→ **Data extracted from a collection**
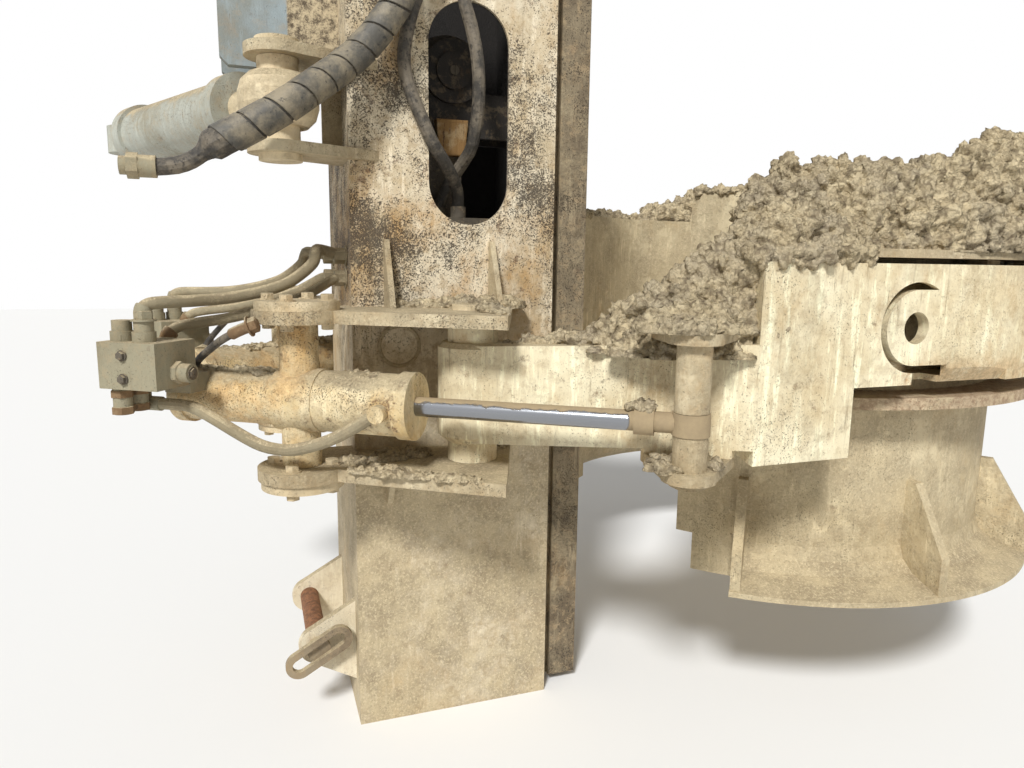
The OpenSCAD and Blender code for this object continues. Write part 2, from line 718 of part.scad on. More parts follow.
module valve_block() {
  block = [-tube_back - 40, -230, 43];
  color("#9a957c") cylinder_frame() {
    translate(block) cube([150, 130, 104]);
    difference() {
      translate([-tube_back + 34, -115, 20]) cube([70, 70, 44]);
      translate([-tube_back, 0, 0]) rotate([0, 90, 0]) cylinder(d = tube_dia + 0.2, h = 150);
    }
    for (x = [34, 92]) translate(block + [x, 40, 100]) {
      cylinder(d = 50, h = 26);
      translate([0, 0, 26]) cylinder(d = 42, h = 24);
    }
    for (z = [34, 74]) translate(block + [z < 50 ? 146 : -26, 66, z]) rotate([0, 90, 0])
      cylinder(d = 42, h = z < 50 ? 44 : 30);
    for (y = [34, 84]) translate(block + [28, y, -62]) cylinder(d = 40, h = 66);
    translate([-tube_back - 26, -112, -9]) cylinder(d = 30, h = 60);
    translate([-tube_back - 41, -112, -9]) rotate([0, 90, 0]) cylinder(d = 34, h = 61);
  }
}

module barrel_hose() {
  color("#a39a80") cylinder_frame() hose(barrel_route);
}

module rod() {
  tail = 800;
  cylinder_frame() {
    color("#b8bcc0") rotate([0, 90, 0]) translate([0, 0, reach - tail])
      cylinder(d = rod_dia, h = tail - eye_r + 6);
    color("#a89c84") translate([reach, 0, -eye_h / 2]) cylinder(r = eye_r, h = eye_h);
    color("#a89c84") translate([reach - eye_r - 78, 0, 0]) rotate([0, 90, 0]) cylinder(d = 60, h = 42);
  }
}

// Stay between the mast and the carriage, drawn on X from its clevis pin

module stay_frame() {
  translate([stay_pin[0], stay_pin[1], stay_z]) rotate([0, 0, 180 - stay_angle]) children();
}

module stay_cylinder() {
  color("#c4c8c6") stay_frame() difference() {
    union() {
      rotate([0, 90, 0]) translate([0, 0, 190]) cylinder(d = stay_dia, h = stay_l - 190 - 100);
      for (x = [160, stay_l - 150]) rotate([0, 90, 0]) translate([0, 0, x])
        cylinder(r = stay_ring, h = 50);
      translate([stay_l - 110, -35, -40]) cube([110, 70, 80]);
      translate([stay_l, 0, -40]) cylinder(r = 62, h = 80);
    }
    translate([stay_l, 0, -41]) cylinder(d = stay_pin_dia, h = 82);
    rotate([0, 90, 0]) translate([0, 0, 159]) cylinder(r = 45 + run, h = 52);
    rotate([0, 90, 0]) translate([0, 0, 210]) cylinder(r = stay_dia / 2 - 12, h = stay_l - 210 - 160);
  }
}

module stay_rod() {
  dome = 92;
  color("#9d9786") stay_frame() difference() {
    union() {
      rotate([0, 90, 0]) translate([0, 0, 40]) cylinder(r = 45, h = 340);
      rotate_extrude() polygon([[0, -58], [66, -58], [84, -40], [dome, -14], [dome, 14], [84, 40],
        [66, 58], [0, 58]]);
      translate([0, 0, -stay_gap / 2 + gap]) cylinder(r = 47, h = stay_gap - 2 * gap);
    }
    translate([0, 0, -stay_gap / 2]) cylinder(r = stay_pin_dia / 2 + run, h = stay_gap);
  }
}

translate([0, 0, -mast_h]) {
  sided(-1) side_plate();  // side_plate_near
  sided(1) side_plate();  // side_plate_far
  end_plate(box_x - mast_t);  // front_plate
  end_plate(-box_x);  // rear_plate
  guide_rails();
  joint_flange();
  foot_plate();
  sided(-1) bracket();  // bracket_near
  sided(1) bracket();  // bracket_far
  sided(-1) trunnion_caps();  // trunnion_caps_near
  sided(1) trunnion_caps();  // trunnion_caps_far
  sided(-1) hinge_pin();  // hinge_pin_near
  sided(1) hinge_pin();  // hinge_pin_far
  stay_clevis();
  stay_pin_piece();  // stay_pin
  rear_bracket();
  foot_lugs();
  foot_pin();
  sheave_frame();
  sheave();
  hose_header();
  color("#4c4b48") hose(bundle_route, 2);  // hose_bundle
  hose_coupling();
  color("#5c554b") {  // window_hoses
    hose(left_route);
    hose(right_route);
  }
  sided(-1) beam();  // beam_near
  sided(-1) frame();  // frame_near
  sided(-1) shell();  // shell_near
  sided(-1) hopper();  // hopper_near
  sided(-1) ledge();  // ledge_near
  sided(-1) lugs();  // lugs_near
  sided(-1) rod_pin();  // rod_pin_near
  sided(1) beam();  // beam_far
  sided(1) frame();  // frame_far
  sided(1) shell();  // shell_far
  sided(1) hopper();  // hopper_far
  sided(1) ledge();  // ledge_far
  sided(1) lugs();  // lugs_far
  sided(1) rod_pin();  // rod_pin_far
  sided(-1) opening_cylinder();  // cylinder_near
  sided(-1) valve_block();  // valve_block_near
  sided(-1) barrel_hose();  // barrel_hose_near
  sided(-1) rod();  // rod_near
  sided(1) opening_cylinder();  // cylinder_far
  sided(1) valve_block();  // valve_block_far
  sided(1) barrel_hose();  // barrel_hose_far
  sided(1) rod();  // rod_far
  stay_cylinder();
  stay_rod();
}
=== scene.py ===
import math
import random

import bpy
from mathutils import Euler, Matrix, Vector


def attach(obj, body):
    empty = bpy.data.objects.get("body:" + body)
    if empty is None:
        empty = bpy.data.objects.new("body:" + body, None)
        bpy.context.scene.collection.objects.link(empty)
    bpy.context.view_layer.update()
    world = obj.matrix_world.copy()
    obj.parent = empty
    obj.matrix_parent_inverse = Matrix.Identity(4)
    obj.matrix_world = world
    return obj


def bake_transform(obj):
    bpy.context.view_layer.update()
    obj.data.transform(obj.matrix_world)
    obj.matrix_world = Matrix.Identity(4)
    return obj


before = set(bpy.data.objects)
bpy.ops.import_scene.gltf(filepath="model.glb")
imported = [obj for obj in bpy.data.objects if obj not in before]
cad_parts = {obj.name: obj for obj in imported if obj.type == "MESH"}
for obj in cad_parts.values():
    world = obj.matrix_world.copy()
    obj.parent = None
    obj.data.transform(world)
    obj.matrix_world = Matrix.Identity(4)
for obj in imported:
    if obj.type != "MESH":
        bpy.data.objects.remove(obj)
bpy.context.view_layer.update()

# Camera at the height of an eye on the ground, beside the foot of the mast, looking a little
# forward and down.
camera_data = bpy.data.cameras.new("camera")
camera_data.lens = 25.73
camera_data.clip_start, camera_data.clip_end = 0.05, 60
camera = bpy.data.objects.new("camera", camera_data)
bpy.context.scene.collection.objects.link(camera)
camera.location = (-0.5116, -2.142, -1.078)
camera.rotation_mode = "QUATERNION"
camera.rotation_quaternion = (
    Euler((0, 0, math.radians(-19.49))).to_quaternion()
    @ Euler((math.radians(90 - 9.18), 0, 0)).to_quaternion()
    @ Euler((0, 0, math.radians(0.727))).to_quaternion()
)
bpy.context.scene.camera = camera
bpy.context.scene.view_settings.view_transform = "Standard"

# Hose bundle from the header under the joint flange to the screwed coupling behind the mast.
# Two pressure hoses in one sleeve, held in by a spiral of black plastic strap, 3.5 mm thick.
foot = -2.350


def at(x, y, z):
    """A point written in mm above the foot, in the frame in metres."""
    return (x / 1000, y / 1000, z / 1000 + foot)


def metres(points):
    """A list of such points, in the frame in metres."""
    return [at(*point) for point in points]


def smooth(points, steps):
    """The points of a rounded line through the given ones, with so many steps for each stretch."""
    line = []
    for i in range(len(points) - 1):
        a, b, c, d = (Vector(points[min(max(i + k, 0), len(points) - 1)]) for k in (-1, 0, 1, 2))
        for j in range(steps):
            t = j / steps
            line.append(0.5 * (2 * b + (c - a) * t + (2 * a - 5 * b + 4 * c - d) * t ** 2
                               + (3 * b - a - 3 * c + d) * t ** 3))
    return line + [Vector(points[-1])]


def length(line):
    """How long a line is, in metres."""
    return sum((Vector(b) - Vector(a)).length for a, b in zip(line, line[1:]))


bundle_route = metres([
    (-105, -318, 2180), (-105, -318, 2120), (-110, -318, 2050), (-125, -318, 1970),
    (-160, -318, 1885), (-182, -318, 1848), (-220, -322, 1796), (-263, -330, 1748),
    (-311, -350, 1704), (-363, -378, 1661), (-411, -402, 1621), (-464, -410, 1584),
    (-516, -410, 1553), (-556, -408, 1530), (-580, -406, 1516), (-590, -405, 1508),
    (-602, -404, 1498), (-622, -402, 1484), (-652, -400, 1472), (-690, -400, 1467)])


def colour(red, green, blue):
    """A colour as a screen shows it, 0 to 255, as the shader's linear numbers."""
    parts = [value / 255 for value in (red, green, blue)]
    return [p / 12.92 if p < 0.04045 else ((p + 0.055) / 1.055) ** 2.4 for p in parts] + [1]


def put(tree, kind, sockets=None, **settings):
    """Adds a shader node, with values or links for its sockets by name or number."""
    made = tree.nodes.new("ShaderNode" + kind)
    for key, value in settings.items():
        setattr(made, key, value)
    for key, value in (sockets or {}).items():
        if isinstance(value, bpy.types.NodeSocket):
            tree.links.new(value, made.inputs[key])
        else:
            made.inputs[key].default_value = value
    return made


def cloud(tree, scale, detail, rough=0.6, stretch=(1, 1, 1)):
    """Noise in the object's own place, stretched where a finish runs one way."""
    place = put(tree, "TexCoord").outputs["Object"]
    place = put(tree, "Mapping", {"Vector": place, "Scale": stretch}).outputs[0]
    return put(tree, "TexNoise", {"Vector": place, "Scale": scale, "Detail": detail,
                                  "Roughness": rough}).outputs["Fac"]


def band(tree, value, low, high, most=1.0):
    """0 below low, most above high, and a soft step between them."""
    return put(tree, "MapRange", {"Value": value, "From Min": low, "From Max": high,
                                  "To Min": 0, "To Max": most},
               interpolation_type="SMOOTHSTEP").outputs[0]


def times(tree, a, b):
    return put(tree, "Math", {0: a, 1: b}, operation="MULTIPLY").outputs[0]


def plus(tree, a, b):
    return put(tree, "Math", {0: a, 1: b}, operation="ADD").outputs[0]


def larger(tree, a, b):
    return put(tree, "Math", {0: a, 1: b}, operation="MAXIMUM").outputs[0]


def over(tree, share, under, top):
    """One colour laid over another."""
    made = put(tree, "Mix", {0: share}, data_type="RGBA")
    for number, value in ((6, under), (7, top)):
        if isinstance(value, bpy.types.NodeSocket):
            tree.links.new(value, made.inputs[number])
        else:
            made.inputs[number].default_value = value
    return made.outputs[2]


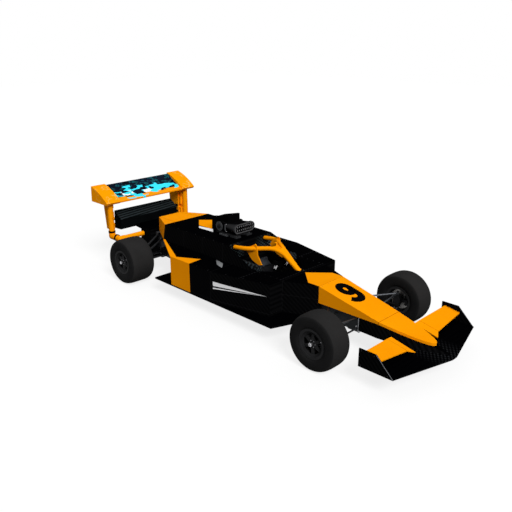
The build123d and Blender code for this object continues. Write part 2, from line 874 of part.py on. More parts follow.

→ **Exercise brief**
Go through the material and copy out every line with "continues" in it.

→ **Solution to the problem**
The OpenSCAD and Blender code for this object continues. Write part 2, from line 718 of part.scad on. More parts follow.
The build123d and Blender code for this object continues. Write part 2, from line 874 of part.py on. More parts follow.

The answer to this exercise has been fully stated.